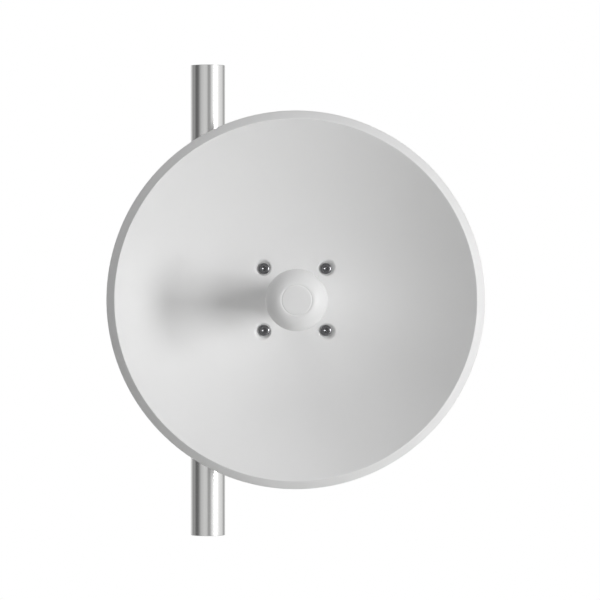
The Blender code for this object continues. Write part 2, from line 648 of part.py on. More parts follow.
def build_clamp():
    """The cast clamp bracket with two cheeks for the tilt pivot, and the jaw behind the pole."""
    front_face = POLE_BEHIND_VERTEX - JAW_DEPTH
    rear_face = POLE_BEHIND_VERTEX + JAW_DEPTH
    bracket = build_jaw("clamp_bracket", front_face, 1)
    pivot = (PIVOT_BEHIND, 0.0)
    lock = lock_place(0)
    outline = arc(lock, CHEEK_TOP_RADIUS, 90, 180, 4) + arc(pivot, CHEEK_NOSE_RADIUS, 180, 270, 6)
    root = front_face + CHEEK_ROOT
    outline += [(front_face - CHEEK_HEEL, CHEEK_BOTTOM), (root, CHEEK_BOTTOM), (root, CHEEK_TOP)]
    cheeks = tool("cheeks", across_prism(outline, -CHEEK_OUTER, CHEEK_OUTER), side_place(), UP, AZIMUTH)
    far = front_face + CHEEK_ROOT / 2
    tall = 2 * CHEEK_TOP
    inside = across_prism([(0, -tall), (far, -tall), (far, tall), (0, tall)], -CHEEK_INNER, CHEEK_INNER)
    combine(cheeks, tool("cheek_inside", inside, side_place(), UP, AZIMUTH), "DIFFERENCE")
    combine(bracket, cheeks, "UNION")

    bore = M8_RADIUS + HOLE_CLEARANCE
    cross_holes = bmesh.new()
    for place in (pivot, lock):
        centre = (-place[1], place[0])
        wide = CHEEK_OUTER + THROUGH
        lathe([(0, -wide), (bore, -wide), (bore, wide), (0, wide)], BOLT_SEGMENTS,
              bm=cross_holes, centre=centre)
    combine(bracket, tool("cheek_holes", cross_holes, side_place(), RIGHT, AZIMUTH), "DIFFERENCE")

    places = list(clamp_bolt_places().values())
    holes = bolt_holes("bracket_bolt_holes", places, bore, -front_face - JAW_FLANGE - THROUGH,
                       THROUGH - front_face, side_place(), FRONT, AZIMUTH)
    combine(bracket, holes, "DIFFERENCE")

    jaw = build_jaw("rear_jaw", rear_face, -1)
    pockets = bmesh.new()
    for low, high in ((POCKET_LOW, POCKET_HIGH), (-POCKET_HIGH, -POCKET_LOW)):
        mouth = [(POCKET_HALF, low), (POCKET_HALF, high), (-POCKET_HALF, high), (-POCKET_HALF, low)]
        prism(mouth, -rear_face - POCKET_DEPTH, POCKET_DEPTH - rear_face, bm=pockets)
    combine(jaw, tool("jaw_pockets", pockets, side_place(), FRONT, AZIMUTH), "DIFFERENCE")
    holes = bolt_holes("jaw_bolt_holes", places, bore, -rear_face - THROUGH,
                       JAW_FLANGE + THROUGH - rear_face, side_place(), FRONT, AZIMUTH)
    combine(jaw, holes, "DIFFERENCE")

    for corner, (across, up) in clamp_bolt_places().items():
        seat = side_place() + Vector((across, front_face - GAP, up))
        length = rear_face - front_face + M8_NUT + 2 * THREAD_PROUD
        hex_bolt("clamp_bolt_" + corner, seat, REAR, AZIMUTH, M8_RADIUS, M8_FLATS, M8_HEAD, length)
        seat = side_place() + Vector((across, rear_face + GAP, up))
        flange_nut("clamp_nut_" + corner, seat, REAR, AZIMUTH, M8_RADIUS, M8_FLATS, M8_NUT, M8_FLANGE)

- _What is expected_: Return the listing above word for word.

- _Output for this task_:
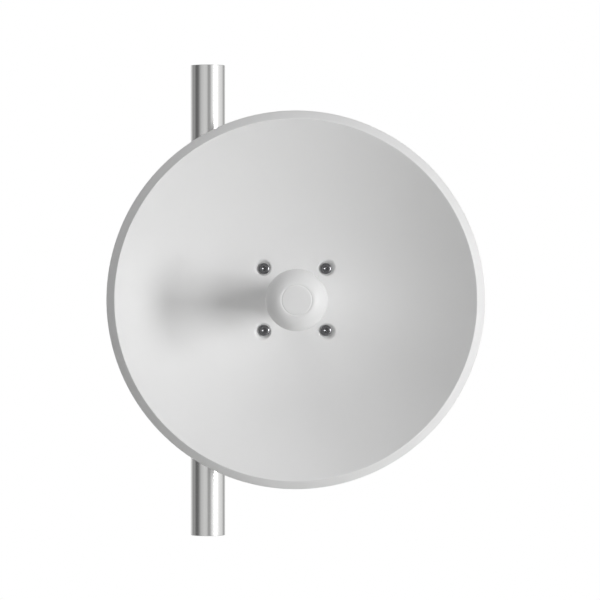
The Blender code for this object continues. Write part 2, from line 648 of part.py on. More parts follow.
def build_clamp():
    """The cast clamp bracket with two cheeks for the tilt pivot, and the jaw behind the pole."""
    front_face = POLE_BEHIND_VERTEX - JAW_DEPTH
    rear_face = POLE_BEHIND_VERTEX + JAW_DEPTH
    bracket = build_jaw("clamp_bracket", front_face, 1)
    pivot = (PIVOT_BEHIND, 0.0)
    lock = lock_place(0)
    outline = arc(lock, CHEEK_TOP_RADIUS, 90, 180, 4) + arc(pivot, CHEEK_NOSE_RADIUS, 180, 270, 6)
    root = front_face + CHEEK_ROOT
    outline += [(front_face - CHEEK_HEEL, CHEEK_BOTTOM), (root, CHEEK_BOTTOM), (root, CHEEK_TOP)]
    cheeks = tool("cheeks", across_prism(outline, -CHEEK_OUTER, CHEEK_OUTER), side_place(), UP, AZIMUTH)
    far = front_face + CHEEK_ROOT / 2
    tall = 2 * CHEEK_TOP
    inside = across_prism([(0, -tall), (far, -tall), (far, tall), (0, tall)], -CHEEK_INNER, CHEEK_INNER)
    combine(cheeks, tool("cheek_inside", inside, side_place(), UP, AZIMUTH), "DIFFERENCE")
    combine(bracket, cheeks, "UNION")

    bore = M8_RADIUS + HOLE_CLEARANCE
    cross_holes = bmesh.new()
    for place in (pivot, lock):
        centre = (-place[1], place[0])
        wide = CHEEK_OUTER + THROUGH
        lathe([(0, -wide), (bore, -wide), (bore, wide), (0, wide)], BOLT_SEGMENTS,
              bm=cross_holes, centre=centre)
    combine(bracket, tool("cheek_holes", cross_holes, side_place(), RIGHT, AZIMUTH), "DIFFERENCE")

    places = list(clamp_bolt_places().values())
    holes = bolt_holes("bracket_bolt_holes", places, bore, -front_face - JAW_FLANGE - THROUGH,
                       THROUGH - front_face, side_place(), FRONT, AZIMUTH)
    combine(bracket, holes, "DIFFERENCE")

    jaw = build_jaw("rear_jaw", rear_face, -1)
    pockets = bmesh.new()
    for low, high in ((POCKET_LOW, POCKET_HIGH), (-POCKET_HIGH, -POCKET_LOW)):
        mouth = [(POCKET_HALF, low), (POCKET_HALF, high), (-POCKET_HALF, high), (-POCKET_HALF, low)]
        prism(mouth, -rear_face - POCKET_DEPTH, POCKET_DEPTH - rear_face, bm=pockets)
    combine(jaw, tool("jaw_pockets", pockets, side_place(), FRONT, AZIMUTH), "DIFFERENCE")
    holes = bolt_holes("jaw_bolt_holes", places, bore, -rear_face - THROUGH,
                       JAW_FLANGE + THROUGH - rear_face, side_place(), FRONT, AZIMUTH)
    combine(jaw, holes, "DIFFERENCE")

    for corner, (across, up) in clamp_bolt_places().items():
        seat = side_place() + Vector((across, front_face - GAP, up))
        length = rear_face - front_face + M8_NUT + 2 * THREAD_PROUD
        hex_bolt("clamp_bolt_" + corner, seat, REAR, AZIMUTH, M8_RADIUS, M8_FLATS, M8_HEAD, length)
        seat = side_place() + Vector((across, rear_face + GAP, up))
        flange_nut("clamp_nut_" + corner, seat, REAR, AZIMUTH, M8_RADIUS, M8_FLATS, M8_NUT, M8_FLANGE)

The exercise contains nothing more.